Malheureusement il existe aussi des mutations qui seront à l’origine de graves dysfonctionnements protéiques, et donc de pathologies. C’est par exemple le cas de la drépanocytose, dite aussi anémie à cellules falciformes. Cette maladie héréditaire est caractérisée par une forme altérée de l’hémoglobine β (cf. le billet sur les globines), appelée HbS, qui va entraîner une déformation (en faucille donc) des globules rouges. Ceux-ci s’en trouvent fragilisés, ce qui peut alors entraîner (entre autres joyeusetés) de l’anémie chez les malades. Pourtant à l’origine de ces problèmes, il y a une toute petite mutation de rien du tout, le remplacement dans la séquence protéique du glutamate numéro 6 par une valine !
En apparence, la protéine native et son mutant ont donc quasiment la même structure. Mais voilà, ce petit glutamate 6 est placé à la surface de la protéine, et ce résidu chargé (et donc polaire et hydrophile) contribue à la solubilité de l’hémoglobine dans l’eau. Lorsqu’il est remplacé par une valine (apolaire et hydrophobe), nos molécules vont alors avoir tendance à s’agréger et à former les globules en faucille caractéristiques de la maladie.

Suivant l’adage comme quoi à quelque chose malheur est bon, on a néanmoins remarqué que cette mutation de l’hémoglobine était sur-représentée dans les populations exposées au paludisme. La drépanocytose procure en effet une résistance au paludisme à ses porteurs. La présence d’HbS induit l’expression d’une autre protéine, l’heme oxygénase-1, qui va jouer un rôle protecteur contre la maladie transmise par le parasite Plasmodium.

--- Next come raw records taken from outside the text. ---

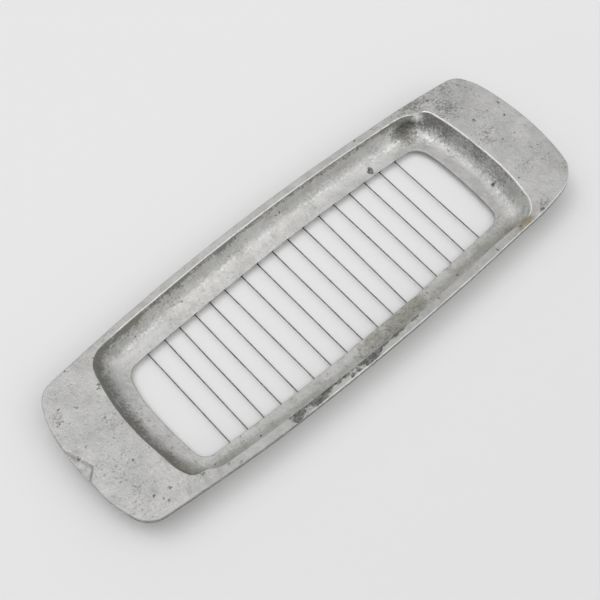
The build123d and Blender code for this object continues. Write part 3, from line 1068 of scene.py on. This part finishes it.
def makeFloor():
    builder = bmesh.new()
    bmesh.ops.create_grid(builder, x_segments=1, y_segments=1, size=stage["floorSize"] / 2)
    mesh = bpy.data.meshes.new("floor")
    builder.to_mesh(mesh)
    builder.free()
    material, tree, shader, place = newMaterial("floorPaper")
    across = addNode(tree, "ShaderNodeSeparateXYZ", {0: place}).outputs[1]
    share = addRange(tree, across, stage["floorFrom"], stage["floorTo"])
    colour = addMix(tree, share, stage["floorNear"], stage["floorFar"])
    tree.links.new(colour, shader.inputs["Base Color"])
    shader.inputs["Roughness"].default_value = stage["floorRoughness"]
    mesh.materials.append(material)
    addPiece("floor", mesh)


def makeSky():
    world = bpy.data.worlds.new("studio")
    bpy.context.scene.world = world
    world.use_nodes = True
    tree = world.node_tree
    direction = tree.nodes.new("ShaderNodeTexCoord").outputs["Generated"]
    level = stage["sky"]
    for place, brightness, gather in stage["softBoxes"]:
        inputs = {0: direction, 1: tuple(Vector(place).normalized())}
        facing = addNode(tree, "ShaderNodeVectorMath", inputs, operation="DOT_PRODUCT").outputs["Value"]
        glow = addMath(tree, "POWER", addMath(tree, "MAXIMUM", facing, 0.0), gather)
        level = addMath(tree, "MULTIPLY_ADD", glow, brightness, level)
    background = tree.nodes["Background"]
    tree.links.new(level, background.inputs["Color"])
    background.inputs["Strength"].default_value = 1.0


# Angles in degrees, the lens and its sensor in mm
view = {
    "azimuth": -41.741, "elevation": 62.017, "roll": 0.338,
    "distance": 475.98 * mm,
    "target": (-5.04 * mm, 3.216 * mm, 0.0),
    "sensor": 36.0, "lens": 82.5018, "clipStart": 0.01,
}


def makeCamera():
    azimuth, elevation, roll = (math.radians(view[k]) for k in ("azimuth", "elevation", "roll"))
    flat = math.cos(elevation)
    back = Vector((math.sin(azimuth) * flat, -math.cos(azimuth) * flat, math.sin(elevation)))
    right = Vector((math.cos(azimuth), math.sin(azimuth), 0.0))
    up = back.cross(right)
    turnedRight = math.cos(roll) * right - math.sin(roll) * up
    turnedUp = math.sin(roll) * right + math.cos(roll) * up
    data = bpy.data.cameras.new("camera")
    data.sensor_width = view["sensor"]
    data.lens = view["lens"]
    data.clip_start = view["clipStart"]
    camera = bpy.data.objects.new("camera", data)
    rotation = Matrix((turnedRight, turnedUp, back)).transposed().to_4x4()
    camera.matrix_world = Matrix.Translation(Vector(view["target"]) + back * view["distance"]) @ rotation
    bpy.context.scene.collection.objects.link(camera)
    bpy.context.scene.camera = camera


makeFloor()
makeSky()
makeCamera()
bpy.context.scene.view_settings.view_transform = "Standard"
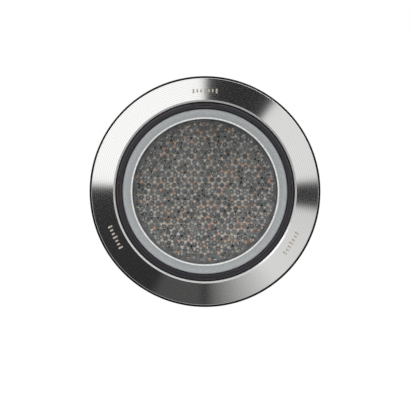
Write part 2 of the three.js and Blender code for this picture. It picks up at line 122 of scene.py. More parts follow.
def finish_mesh(name, mesh_data, materials, smooth_below=SMOOTH_BELOW):
    """Welds, faces outwards, scales to metres and links a bmesh as a new object."""
    bmesh.ops.remove_doubles(mesh_data, verts=mesh_data.verts, dist=1e-5)
    bmesh.ops.recalc_face_normals(mesh_data, faces=mesh_data.faces)
    bmesh.ops.scale(mesh_data, vec=(MM, MM, MM), verts=mesh_data.verts)
    mesh = bpy.data.meshes.new(name)
    mesh_data.to_mesh(mesh)
    mesh_data.free()
    for material in materials:
        mesh.materials.append(material)
    for polygon in mesh.polygons:
        polygon.use_smooth = True
    mesh.set_sharp_from_angle(angle=smooth_below)
    piece = bpy.data.objects.new(name, mesh)
    bpy.context.scene.collection.objects.link(piece)
    return piece


def flatten_wide_faces(piece):
    """Keeps the wide faces' own normals, so that only the roundings between them shade smoothly."""
    step = piece.modifiers.new("weighted_normals", "WEIGHTED_NORMAL")
    step.keep_sharp = True
    step.weight = 60


def turn_into(target, outline_at, sides, material_at=None):
    """Adds a body swept round the axis. outline_at gives the closed outline at an angle."""
    rings = []
    for i in range(sides):
        angle = TAU * i / sides
        ring = []
        for r, y in outline_at(angle):
            ring.append(target.verts.new((r * math.cos(angle), y, r * math.sin(angle))))
        rings.append(ring)
    size = len(rings[0])
    for i in range(sides):
        here, ahead = rings[i], rings[(i + 1) % sides]
        for k in range(size):
            corners = [here[k], here[(k + 1) % size], ahead[(k + 1) % size], ahead[k]]
            face = target.faces.new(corners)
            if material_at:
                middle = sum((v.co for v in corners), Vector()) / 4
                face.material_index = material_at(math.hypot(middle.x, middle.z), middle.y)


def close_axis(target):
    """Collapses the points that lie on the axis and removes the faces that this leaves flat."""
    on_axis = [v for v in target.verts if math.hypot(v.co.x, v.co.z) < 1e-4]
    bmesh.ops.remove_doubles(target, verts=on_axis, dist=1e-3)
    bmesh.ops.dissolve_degenerate(target, dist=1e-6, edges=target.edges)


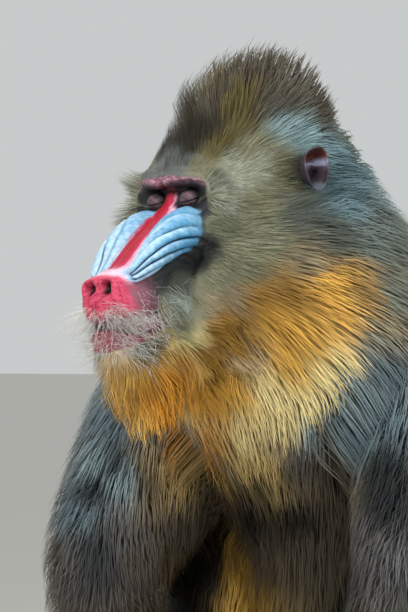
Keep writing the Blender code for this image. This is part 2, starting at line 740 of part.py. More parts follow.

Notons que dans certains cas, les mutations aléatoires peuvent également être bénéfiques pour l’organisme qui les porte, car elles aboutissent à une amélioration de la fonction protéique. C’est ce qui motive certains chercheur·se·s, qui vont alors faire de l’ingénierie protéique, c’est à dire générer des mutants expressément conçus pour présenter des propriétés particulières, et dont nous parlerons dans les prochains billets.